++++ Material provided ++++

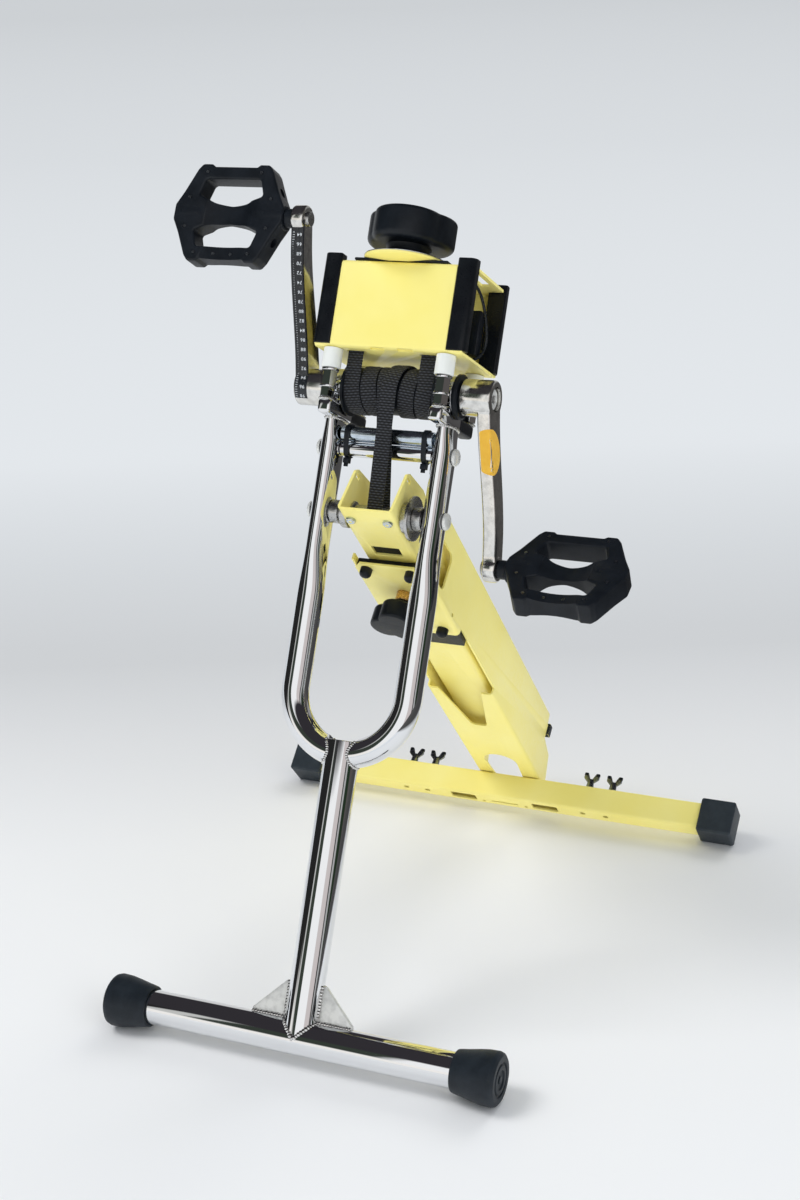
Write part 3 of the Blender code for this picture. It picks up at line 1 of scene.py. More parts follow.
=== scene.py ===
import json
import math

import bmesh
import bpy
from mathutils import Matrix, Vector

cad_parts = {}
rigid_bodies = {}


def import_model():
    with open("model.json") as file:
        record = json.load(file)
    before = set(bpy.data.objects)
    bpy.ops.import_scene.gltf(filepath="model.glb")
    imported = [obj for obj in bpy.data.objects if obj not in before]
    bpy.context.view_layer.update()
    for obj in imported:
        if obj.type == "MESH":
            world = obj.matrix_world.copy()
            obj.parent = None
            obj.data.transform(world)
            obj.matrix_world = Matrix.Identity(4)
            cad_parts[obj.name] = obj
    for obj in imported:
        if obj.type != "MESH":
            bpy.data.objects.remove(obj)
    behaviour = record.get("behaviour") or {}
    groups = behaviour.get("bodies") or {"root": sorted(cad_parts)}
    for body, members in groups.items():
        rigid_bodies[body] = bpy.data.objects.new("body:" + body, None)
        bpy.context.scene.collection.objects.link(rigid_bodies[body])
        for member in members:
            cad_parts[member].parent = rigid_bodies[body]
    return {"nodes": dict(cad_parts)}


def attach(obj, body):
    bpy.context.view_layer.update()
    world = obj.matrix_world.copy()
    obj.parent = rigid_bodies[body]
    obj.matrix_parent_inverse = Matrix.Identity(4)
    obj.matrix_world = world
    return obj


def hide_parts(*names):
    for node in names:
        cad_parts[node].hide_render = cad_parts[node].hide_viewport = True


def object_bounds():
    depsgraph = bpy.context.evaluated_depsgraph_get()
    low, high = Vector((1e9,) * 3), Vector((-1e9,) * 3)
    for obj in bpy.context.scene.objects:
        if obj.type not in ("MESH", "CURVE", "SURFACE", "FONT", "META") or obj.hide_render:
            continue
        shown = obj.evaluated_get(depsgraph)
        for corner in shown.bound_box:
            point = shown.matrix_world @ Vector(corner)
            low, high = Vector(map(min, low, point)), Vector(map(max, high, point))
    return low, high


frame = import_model()
cad_low, cad_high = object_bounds()

# %% [markdown]
# # A portable exercise bike, dressed for its picture
# The solids of the bike arrive already placed, in metres, with +Z up and the floor at zero. This lesson
# gives them the looks of the real thing: mirror chrome on the fork, a lemon powder coat on the leg and the
# head, black rubber, moulded pedals and a woven brake band. Flat sheet parts keep the solid's own shape and
# only get their edges rounded. Round parts are turned again with more sides, because a mirror shows every
# facet.

MM = 0.001
GAP = 0.3 * MM
SIDES = {"left": -1, "right": 1}
LEAN = math.radians(26.8)
FOOT_Y, TIP_R = -275.0 * MM, 24.0 * MM
TUBE_R, TUBE_WALL = 15.9 * MM, 1.8 * MM
POST_TOP, LEG_TOP = 264.0 * MM, 552.7 * MM
LEG_X, LEG_R, BEND_Z = 55.0 * MM, 12.7 * MM, 307.0 * MM
PRESSED_X, PRESSED_Y = 9.9 * MM, 15.6 * MM
PIVOT_Z, SPACER_Z, CRANK_Z = 468.9 * MM, 527.0 * MM, 582.1 * MM
SPACER_R, AXLE_R = 6.8 * MM, 8.0 * MM
CRANK_LENGTH = 152.0 * MM
CRANK_TURN = math.radians(16.6) - LEAN
LEG_ANGLE = math.radians(41.69702507)


def mm(value):
    """Millimetres as metres, in any nest of tuples and lists."""
    return value * MM if isinstance(value, (int, float)) else type(value)(mm(part) for part in value)


def linked(name, data):
    made = bpy.data.objects.new(name, data)
    bpy.context.scene.collection.objects.link(made)
    return made


def circle(count):
    return [2 * math.pi * i / count for i in range(count)]


def smoothstep(t):
    t = min(max(t, 0.0), 1.0)
    return t * t * (3 - 2 * t)


print(f"the solids measure {[round((b - a) * 1000, 1) for a, b in zip(cad_low, cad_high)]} mm")

# %% [markdown]
# Nearly every piece sits square in one of four tilted frames: the fork, which leans back, the folding leg,
# the crank and each pedal. A matrix for each frame lets a piece be drawn upright and then be laid in its
# place, so that its object can stay at the origin.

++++

Task directions =>
Take the lines above and print them exactly.

Solution to this exercise =>
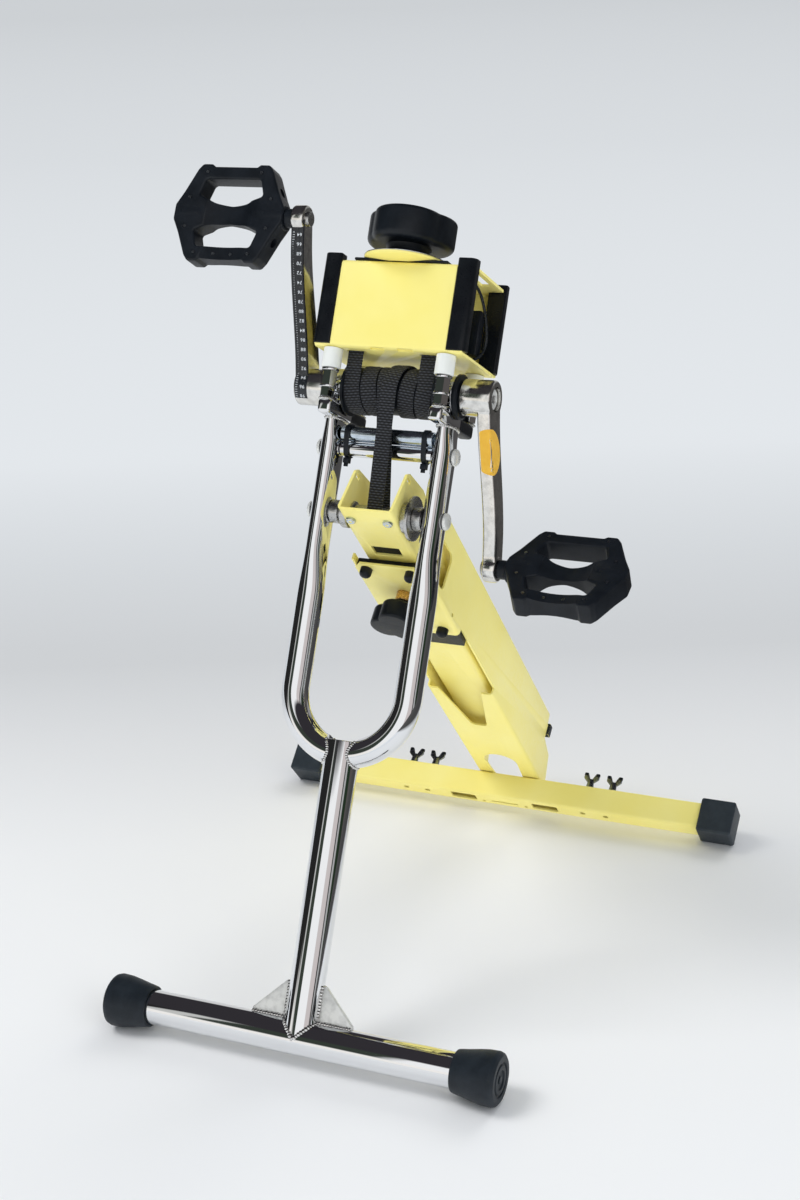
Write part 3 of the Blender code for this picture. It picks up at line 1 of scene.py. More parts follow.
=== scene.py ===
import json
import math

import bmesh
import bpy
from mathutils import Matrix, Vector

cad_parts = {}
rigid_bodies = {}


def import_model():
    with open("model.json") as file:
        record = json.load(file)
    before = set(bpy.data.objects)
    bpy.ops.import_scene.gltf(filepath="model.glb")
    imported = [obj for obj in bpy.data.objects if obj not in before]
    bpy.context.view_layer.update()
    for obj in imported:
        if obj.type == "MESH":
            world = obj.matrix_world.copy()
            obj.parent = None
            obj.data.transform(world)
            obj.matrix_world = Matrix.Identity(4)
            cad_parts[obj.name] = obj
    for obj in imported:
        if obj.type != "MESH":
            bpy.data.objects.remove(obj)
    behaviour = record.get("behaviour") or {}
    groups = behaviour.get("bodies") or {"root": sorted(cad_parts)}
    for body, members in groups.items():
        rigid_bodies[body] = bpy.data.objects.new("body:" + body, None)
        bpy.context.scene.collection.objects.link(rigid_bodies[body])
        for member in members:
            cad_parts[member].parent = rigid_bodies[body]
    return {"nodes": dict(cad_parts)}


def attach(obj, body):
    bpy.context.view_layer.update()
    world = obj.matrix_world.copy()
    obj.parent = rigid_bodies[body]
    obj.matrix_parent_inverse = Matrix.Identity(4)
    obj.matrix_world = world
    return obj


def hide_parts(*names):
    for node in names:
        cad_parts[node].hide_render = cad_parts[node].hide_viewport = True


def object_bounds():
    depsgraph = bpy.context.evaluated_depsgraph_get()
    low, high = Vector((1e9,) * 3), Vector((-1e9,) * 3)
    for obj in bpy.context.scene.objects:
        if obj.type not in ("MESH", "CURVE", "SURFACE", "FONT", "META") or obj.hide_render:
            continue
        shown = obj.evaluated_get(depsgraph)
        for corner in shown.bound_box:
            point = shown.matrix_world @ Vector(corner)
            low, high = Vector(map(min, low, point)), Vector(map(max, high, point))
    return low, high


frame = import_model()
cad_low, cad_high = object_bounds()

# %% [markdown]
# # A portable exercise bike, dressed for its picture
# The solids of the bike arrive already placed, in metres, with +Z up and the floor at zero. This lesson
# gives them the looks of the real thing: mirror chrome on the fork, a lemon powder coat on the leg and the
# head, black rubber, moulded pedals and a woven brake band. Flat sheet parts keep the solid's own shape and
# only get their edges rounded. Round parts are turned again with more sides, because a mirror shows every
# facet.

MM = 0.001
GAP = 0.3 * MM
SIDES = {"left": -1, "right": 1}
LEAN = math.radians(26.8)
FOOT_Y, TIP_R = -275.0 * MM, 24.0 * MM
TUBE_R, TUBE_WALL = 15.9 * MM, 1.8 * MM
POST_TOP, LEG_TOP = 264.0 * MM, 552.7 * MM
LEG_X, LEG_R, BEND_Z = 55.0 * MM, 12.7 * MM, 307.0 * MM
PRESSED_X, PRESSED_Y = 9.9 * MM, 15.6 * MM
PIVOT_Z, SPACER_Z, CRANK_Z = 468.9 * MM, 527.0 * MM, 582.1 * MM
SPACER_R, AXLE_R = 6.8 * MM, 8.0 * MM
CRANK_LENGTH = 152.0 * MM
CRANK_TURN = math.radians(16.6) - LEAN
LEG_ANGLE = math.radians(41.69702507)


def mm(value):
    """Millimetres as metres, in any nest of tuples and lists."""
    return value * MM if isinstance(value, (int, float)) else type(value)(mm(part) for part in value)


def linked(name, data):
    made = bpy.data.objects.new(name, data)
    bpy.context.scene.collection.objects.link(made)
    return made


def circle(count):
    return [2 * math.pi * i / count for i in range(count)]


def smoothstep(t):
    t = min(max(t, 0.0), 1.0)
    return t * t * (3 - 2 * t)


print(f"the solids measure {[round((b - a) * 1000, 1) for a, b in zip(cad_low, cad_high)]} mm")

# %% [markdown]
# Nearly every piece sits square in one of four tilted frames: the fork, which leans back, the folding leg,
# the crank and each pedal. A matrix for each frame lets a piece be drawn upright and then be laid in its
# place, so that its object can stay at the origin.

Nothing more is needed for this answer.